Brief: Reproduce each line exactly, including spacing and punctuation.

┌──

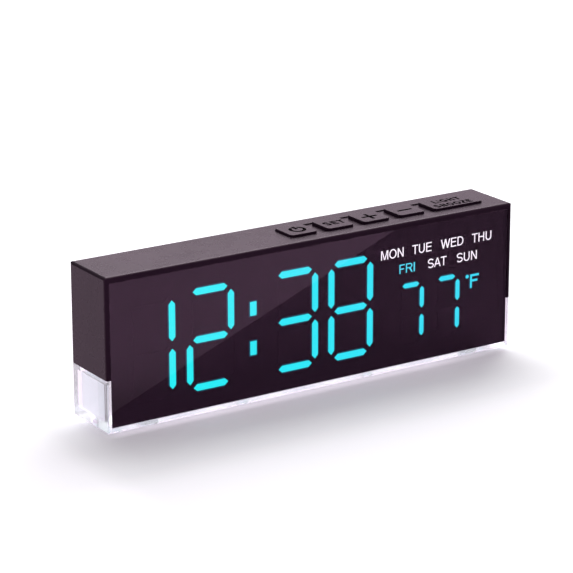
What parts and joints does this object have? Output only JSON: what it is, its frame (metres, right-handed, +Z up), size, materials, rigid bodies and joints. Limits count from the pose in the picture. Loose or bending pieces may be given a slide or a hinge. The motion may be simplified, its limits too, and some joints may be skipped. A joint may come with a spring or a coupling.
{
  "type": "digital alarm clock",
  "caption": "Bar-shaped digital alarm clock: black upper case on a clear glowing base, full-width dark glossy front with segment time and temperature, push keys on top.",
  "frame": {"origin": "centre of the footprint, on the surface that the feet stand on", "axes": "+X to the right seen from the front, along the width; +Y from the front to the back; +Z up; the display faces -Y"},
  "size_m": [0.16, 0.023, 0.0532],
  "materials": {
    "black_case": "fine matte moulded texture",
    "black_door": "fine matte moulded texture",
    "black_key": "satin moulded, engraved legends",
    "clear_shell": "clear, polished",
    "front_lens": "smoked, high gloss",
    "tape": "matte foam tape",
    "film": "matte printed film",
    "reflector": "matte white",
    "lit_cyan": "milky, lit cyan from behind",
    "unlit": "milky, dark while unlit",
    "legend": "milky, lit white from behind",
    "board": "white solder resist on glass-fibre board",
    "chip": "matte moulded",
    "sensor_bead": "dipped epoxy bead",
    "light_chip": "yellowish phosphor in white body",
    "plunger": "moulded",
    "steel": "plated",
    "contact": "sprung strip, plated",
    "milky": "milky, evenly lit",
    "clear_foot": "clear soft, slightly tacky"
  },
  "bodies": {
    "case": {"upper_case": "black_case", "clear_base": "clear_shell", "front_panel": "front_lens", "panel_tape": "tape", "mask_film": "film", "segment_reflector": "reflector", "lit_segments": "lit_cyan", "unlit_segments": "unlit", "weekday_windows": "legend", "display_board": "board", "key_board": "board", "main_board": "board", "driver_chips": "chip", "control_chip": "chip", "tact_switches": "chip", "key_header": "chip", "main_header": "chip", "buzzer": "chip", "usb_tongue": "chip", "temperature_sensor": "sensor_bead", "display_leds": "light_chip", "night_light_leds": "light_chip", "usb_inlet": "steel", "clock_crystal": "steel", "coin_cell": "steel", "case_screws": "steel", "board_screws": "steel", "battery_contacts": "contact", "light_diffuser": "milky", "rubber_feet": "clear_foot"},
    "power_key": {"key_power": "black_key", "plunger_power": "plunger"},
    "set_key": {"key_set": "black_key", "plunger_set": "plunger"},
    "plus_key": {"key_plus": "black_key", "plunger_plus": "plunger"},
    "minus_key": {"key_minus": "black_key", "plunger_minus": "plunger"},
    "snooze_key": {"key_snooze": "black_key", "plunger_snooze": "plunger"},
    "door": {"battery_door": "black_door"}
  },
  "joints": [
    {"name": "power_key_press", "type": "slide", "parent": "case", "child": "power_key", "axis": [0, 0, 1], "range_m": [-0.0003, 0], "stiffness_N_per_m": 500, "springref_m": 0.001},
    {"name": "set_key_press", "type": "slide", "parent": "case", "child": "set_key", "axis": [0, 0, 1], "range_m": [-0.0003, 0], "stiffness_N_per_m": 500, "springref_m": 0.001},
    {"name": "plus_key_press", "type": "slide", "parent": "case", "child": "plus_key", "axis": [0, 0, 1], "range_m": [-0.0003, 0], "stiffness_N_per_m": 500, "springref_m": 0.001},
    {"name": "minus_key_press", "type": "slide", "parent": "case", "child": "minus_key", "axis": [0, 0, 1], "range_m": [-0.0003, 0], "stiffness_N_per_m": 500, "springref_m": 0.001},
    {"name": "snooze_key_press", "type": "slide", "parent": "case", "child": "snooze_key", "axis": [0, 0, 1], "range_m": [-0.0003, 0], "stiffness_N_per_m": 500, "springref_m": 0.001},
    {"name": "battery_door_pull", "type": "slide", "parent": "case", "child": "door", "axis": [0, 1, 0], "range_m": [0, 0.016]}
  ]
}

└──

Solution for this exercise:
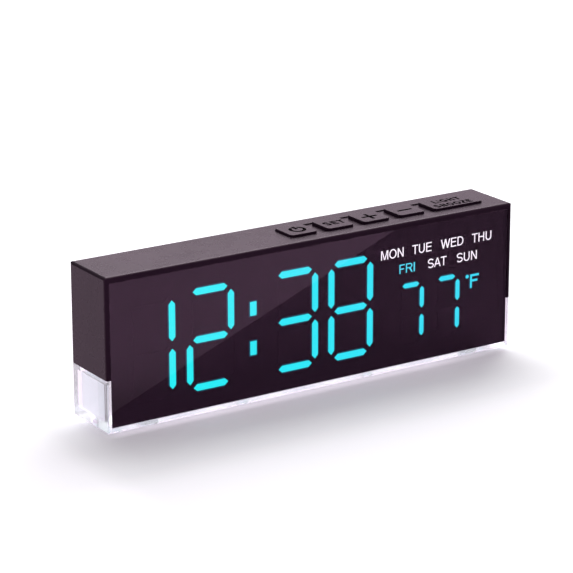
What parts and joints does this object have? Output only JSON: what it is, its frame (metres, right-handed, +Z up), size, materials, rigid bodies and joints. Limits count from the pose in the picture. Loose or bending pieces may be given a slide or a hinge. The motion may be simplified, its limits too, and some joints may be skipped. A joint may come with a spring or a coupling.
{
  "type": "digital alarm clock",
  "caption": "Bar-shaped digital alarm clock: black upper case on a clear glowing base, full-width dark glossy front with segment time and temperature, push keys on top.",
  "frame": {"origin": "centre of the footprint, on the surface that the feet stand on", "axes": "+X to the right seen from the front, along the width; +Y from the front to the back; +Z up; the display faces -Y"},
  "size_m": [0.16, 0.023, 0.0532],
  "materials": {
    "black_case": "fine matte moulded texture",
    "black_door": "fine matte moulded texture",
    "black_key": "satin moulded, engraved legends",
    "clear_shell": "clear, polished",
    "front_lens": "smoked, high gloss",
    "tape": "matte foam tape",
    "film": "matte printed film",
    "reflector": "matte white",
    "lit_cyan": "milky, lit cyan from behind",
    "unlit": "milky, dark while unlit",
    "legend": "milky, lit white from behind",
    "board": "white solder resist on glass-fibre board",
    "chip": "matte moulded",
    "sensor_bead": "dipped epoxy bead",
    "light_chip": "yellowish phosphor in white body",
    "plunger": "moulded",
    "steel": "plated",
    "contact": "sprung strip, plated",
    "milky": "milky, evenly lit",
    "clear_foot": "clear soft, slightly tacky"
  },
  "bodies": {
    "case": {"upper_case": "black_case", "clear_base": "clear_shell", "front_panel": "front_lens", "panel_tape": "tape", "mask_film": "film", "segment_reflector": "reflector", "lit_segments": "lit_cyan", "unlit_segments": "unlit", "weekday_windows": "legend", "display_board": "board", "key_board": "board", "main_board": "board", "driver_chips": "chip", "control_chip": "chip", "tact_switches": "chip", "key_header": "chip", "main_header": "chip", "buzzer": "chip", "usb_tongue": "chip", "temperature_sensor": "sensor_bead", "display_leds": "light_chip", "night_light_leds": "light_chip", "usb_inlet": "steel", "clock_crystal": "steel", "coin_cell": "steel", "case_screws": "steel", "board_screws": "steel", "battery_contacts": "contact", "light_diffuser": "milky", "rubber_feet": "clear_foot"},
    "power_key": {"key_power": "black_key", "plunger_power": "plunger"},
    "set_key": {"key_set": "black_key", "plunger_set": "plunger"},
    "plus_key": {"key_plus": "black_key", "plunger_plus": "plunger"},
    "minus_key": {"key_minus": "black_key", "plunger_minus": "plunger"},
    "snooze_key": {"key_snooze": "black_key", "plunger_snooze": "plunger"},
    "door": {"battery_door": "black_door"}
  },
  "joints": [
    {"name": "power_key_press", "type": "slide", "parent": "case", "child": "power_key", "axis": [0, 0, 1], "range_m": [-0.0003, 0], "stiffness_N_per_m": 500, "springref_m": 0.001},
    {"name": "set_key_press", "type": "slide", "parent": "case", "child": "set_key", "axis": [0, 0, 1], "range_m": [-0.0003, 0], "stiffness_N_per_m": 500, "springref_m": 0.001},
    {"name": "plus_key_press", "type": "slide", "parent": "case", "child": "plus_key", "axis": [0, 0, 1], "range_m": [-0.0003, 0], "stiffness_N_per_m": 500, "springref_m": 0.001},
    {"name": "minus_key_press", "type": "slide", "parent": "case", "child": "minus_key", "axis": [0, 0, 1], "range_m": [-0.0003, 0], "stiffness_N_per_m": 500, "springref_m": 0.001},
    {"name": "snooze_key_press", "type": "slide", "parent": "case", "child": "snooze_key", "axis": [0, 0, 1], "range_m": [-0.0003, 0], "stiffness_N_per_m": 500, "springref_m": 0.001},
    {"name": "battery_door_pull", "type": "slide", "parent": "case", "child": "door", "axis": [0, 1, 0], "range_m": [0, 0.016]}
  ]
}